Thank you for your suggestions, but… well, in order:
RandomLetters, I have a cheap-o Dell. It’s my understanding it doesn’t even have a separate graphics card, let alone a name brand one.
Aeropl, thanks for the hint about windows-L, and yes, that does work much much faster! So, I set up another account and started arranging the desktop to suit one of my splinter personalities (the Creative Writer, to be exact.) And immediately ran into all sorts of strangenesses. I would ask for a change, give Windows the okay/apply…and nothing happened. Pick a different background, so I’d know at once which personality I as in? Okay, here’s the options. You like that one? Fine…but once out of the selection routine, the wallpaper remained unchanged. And it wouldn’t let me delete the default icons (like “MyComputer” and “MyDocuments”) even though we went through the ‘are you sure?’ and I’d say yes. It would simply close that dialog box and no change happened.

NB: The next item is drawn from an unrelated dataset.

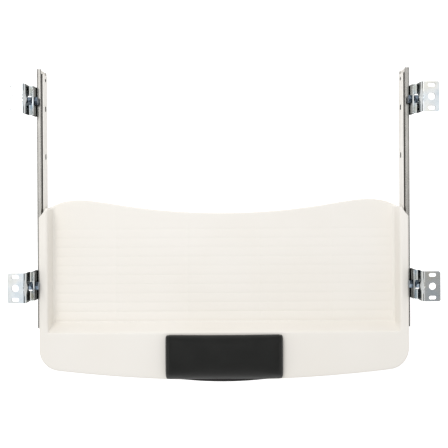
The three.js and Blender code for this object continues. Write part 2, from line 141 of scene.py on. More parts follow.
def make_camera():
    data = bpy.data.cameras.new("camera")
    data.lens = LENS
    data.sensor_width = 36
    data.shift_y = SHIFT_Y
    data.clip_start = 0.05
    data.clip_end = 20
    camera = add("camera", data)
    camera.location = CAMERA_PLACE
    camera.rotation_euler = (0, 0, math.radians(-ROLL))
    scene.camera = camera


make_camera()

# ---- materials ----

NOISE_LOW = 0.3  # noise seldom leaves this range
NOISE_HIGH = 0.7


def fill(tree, sockets, values):
    """Links each value that is itself a socket, and sets the plain ones."""
    for socket, value in zip(sockets, values):
        if isinstance(value, bpy.types.NodeSocket):
            tree.links.new(value, socket)
        else:
            socket.default_value = value


def add_node(tree, kind, output, **sockets):
    """A new node's output. Its sockets are named with underscores for spaces."""
    node = tree.nodes.new("ShaderNode" + kind)
    fill(tree, [node.inputs[key.replace("_", " ")] for key in sockets], sockets.values())
    return node.outputs[output]


def map_range(tree, *values, kind="LINEAR"):
    """Carries a value from one range to another. Values: it, from low and high, to low and high."""
    node = tree.nodes.new("ShaderNodeMapRange")
    node.interpolation_type = kind
    fill(tree, node.inputs, values)
    return node.outputs["Result"]


def ramp(tree, value, stops):
    node = tree.nodes.new("ShaderNodeValToRGB")
    elements = node.color_ramp.elements
    while len(elements) < len(stops):
        elements.new(0.5)
    for element, (position, colour) in zip(elements, stops):
        element.position = position
        element.color = (*colour, 1)
    tree.links.new(value, node.inputs["Fac"])
    return node.outputs["Color"]


class Nodes:
    """A material's node tree, with short calls for the nodes that the materials below share."""

    def __init__(self, name):
        self.material = bpy.data.materials.new(name)
        self.material.use_nodes = True
        self.tree = self.material.node_tree
        self.shader = self.tree.nodes["Principled BSDF"]
        self.place = add_node(self.tree, "TexCoord", "Object")

    def stretched(self, x, y, z):
        return add_node(self.tree, "Mapping", "Vector", Scale=(x, y, z), Vector=self.place)

    def noise(self, scale, detail, vector=None):
        vector = vector or self.place
        return add_node(self.tree, "TexNoise", "Fac", Scale=scale, Detail=detail, Vector=vector)

    def cells(self, scale, vector):
        return add_node(self.tree, "TexVoronoi", "Distance", Scale=scale, Vector=vector)

    def spread(self, value, to_low, to_high):
        """A noise value, spread over a range."""
        return map_range(self.tree, value, NOISE_LOW, NOISE_HIGH, to_low, to_high)

    def colours(self, value, dark, light):
        """Two colours, blended by a noise value."""
        return ramp(self.tree, value, [(NOISE_LOW, dark), (NOISE_HIGH, light)])

    def bump(self, height, strength, distance, **under):
        """Relief from a height value. A coarser relief may lie under it, as Normal."""
        sockets = {"Height": height, "Strength": strength, "Distance": distance, **under}
        return add_node(self.tree, "Bump", "Normal", **sockets)

    def set(self, **sockets):
        """Sets or links the shader's sockets, named with underscores for spaces."""
        fill(self.tree, [self.shader.inputs[key.replace("_", " ")] for key in sockets], sockets.values())
        return self.material


def cream_plastic():
    """Satin moulded plastic: an even cream with faint flow tone, and a fine moulded grain."""
    n = Nodes("tray_plastic")
    tone = n.noise(5, 2)
    flow = n.noise(14, 3, n.stretched(0.25, 1.6, 1))
    grain = n.noise(1400, 2)
    return n.set(
        Base_Color=ramp(n.tree, tone, [(0.35, (0.86, 0.827, 0.77)), (0.65, (0.88, 0.852, 0.805))]),
        Roughness=n.spread(grain, 0.34, 0.44),
        Normal=n.bump(grain, 0.10, 0.12 * MM, Normal=n.bump(flow, 0.05, 0.6 * MM)),
        Specular_IOR_Level=0.5,
    )


def pad_fabric():
    """Black stretch cover: a fine knit over foam, a little worn to grey."""
    n = Nodes("pad_fabric")
    wear = n.noise(28, 4)
    knit = n.cells(900, n.stretched(1, 1.5, 1))
    pores = n.noise(2200, 2)
    return n.set(
        Base_Color=n.colours(wear, (0.0065, 0.007, 0.0062), (0.0095, 0.010, 0.009)),
        Roughness=map_range(n.tree, knit, 0.0, 0.6, 0.40, 0.55),
        Normal=n.bump(knit, 0.30, 0.3 * MM, Normal=n.bump(pores, 0.2, 0.2 * MM)),
        Specular_IOR_Level=0.42,
        Sheen_Weight=0.3,
        Sheen_Roughness=0.4,
    )


def black_plastic():
    n = Nodes("black_plastic")
    grain = n.noise(1100, 3)
    return n.set(
        Base_Color=n.colours(n.noise(40, 2), (0.012, 0.012, 0.012), (0.02, 0.02, 0.02)),
        Roughness=n.spread(grain, 0.35, 0.5),
        Normal=n.bump(grain, 0.15, 0.2 * MM),
    )


def zinc():
    """Bright zinc plating: blue-grey with a faint yellow cast in places, and fine rolling marks."""
    n = Nodes("zinc")
    cast = n.noise(34, 2)
    cloud = n.noise(90, 4)
    marks = n.noise(500, 2, n.stretched(1, 0.06, 1))
    stops = [(0.35, (0.68, 0.745, 0.79)), (0.5, (0.77, 0.80, 0.81)), (0.68, (0.79, 0.785, 0.73))]
    return n.set(
        Base_Color=ramp(n.tree, cast, stops),
        Metallic=1.0,
        Roughness=n.spread(cloud, 0.09, 0.16),
        Normal=n.bump(marks, 0.10, 0.1 * MM),
    )


def painted_dark_reflection_zinc():
    """The brackets' inner faces, painted dark as a painted dark reflection, and more like a mirror."""
    n = Nodes("painted_dark_reflection_zinc")
    cloud = n.noise(70, 4)
    colour = n.colours(cloud, (0.13, 0.15, 0.155), (0.22, 0.24, 0.235))
    return n.set(Base_Color=colour, Metallic=1.0, Roughness=n.spread(cloud, 0.06, 0.13))


def scuffed_zinc():
    """The brackets' pressed darts, where the die has rubbed the plating dull."""
    n = Nodes("scuffed_zinc")
    rub = n.noise(320, 3)
    colour = n.colours(rub, (0.60, 0.63, 0.64), (0.74, 0.76, 0.76))
    return n.set(Base_Color=colour, Metallic=0.25, Roughness=n.spread(rub, 0.35, 0.5))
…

It did let me create new shortcuts, and arrange them on the desktop…but if I window-L’ed over to the main desktop and then back, some of the shortcuts would be gone and the rest all rearranged into rows on the left side. Even when I did a formal log out and save my settings…on return, I’d find things changed back to the way windows wants them.
Annoying.
Q.E.D., that program sounded exactly like what I wanted. After dling and running, I asked for a new desktop, and it created it – as an exact clone of my default one. Okay. I then proceded to customize it, deleting the icons that didn’t apply to writing, moving the rest around, creating some new folders and putting shortcuts to various documents in them. Life seemed good.
Getting back to my default desktop took only two clicks…where I found my default desktop had been changed to match the new one! Or, almost exacly: the shortcuts I’d deleted in the new desktop where gone from this one. A folder which I had moved from one side of the screen to the other was also gone. OTOH, the default now had (arranged in the earliest empty slots on the left) all the new folders I’d made for the new desktop. Oh – and I’d changed the wallpaper of the new desktop, which did take effect. And the default desktop kept the old wallpaper…until I’d switched back and forth a few times, whereupon suddenly the default wallpaper was changed to match the new.
Okay, maybe I’m missing the point, but I don’t see how having ‘multiple desktops’ gains you anything if the program insists on keeping them clones of each other. You might as well stick with just running all your programs in the same desktop.
<<sigh>> This is so effortless in Linux.
I do thank you guys for your suggestions. I just think I’m trying to do something Windows flat out isn’t capable of doing reliably, and I might as well give up.
Oh, well. We have three computers in this household, two desktops and a laptop. Maybe I’ll just set up my desktop on each a different way, and move from room to room when I switch tasks.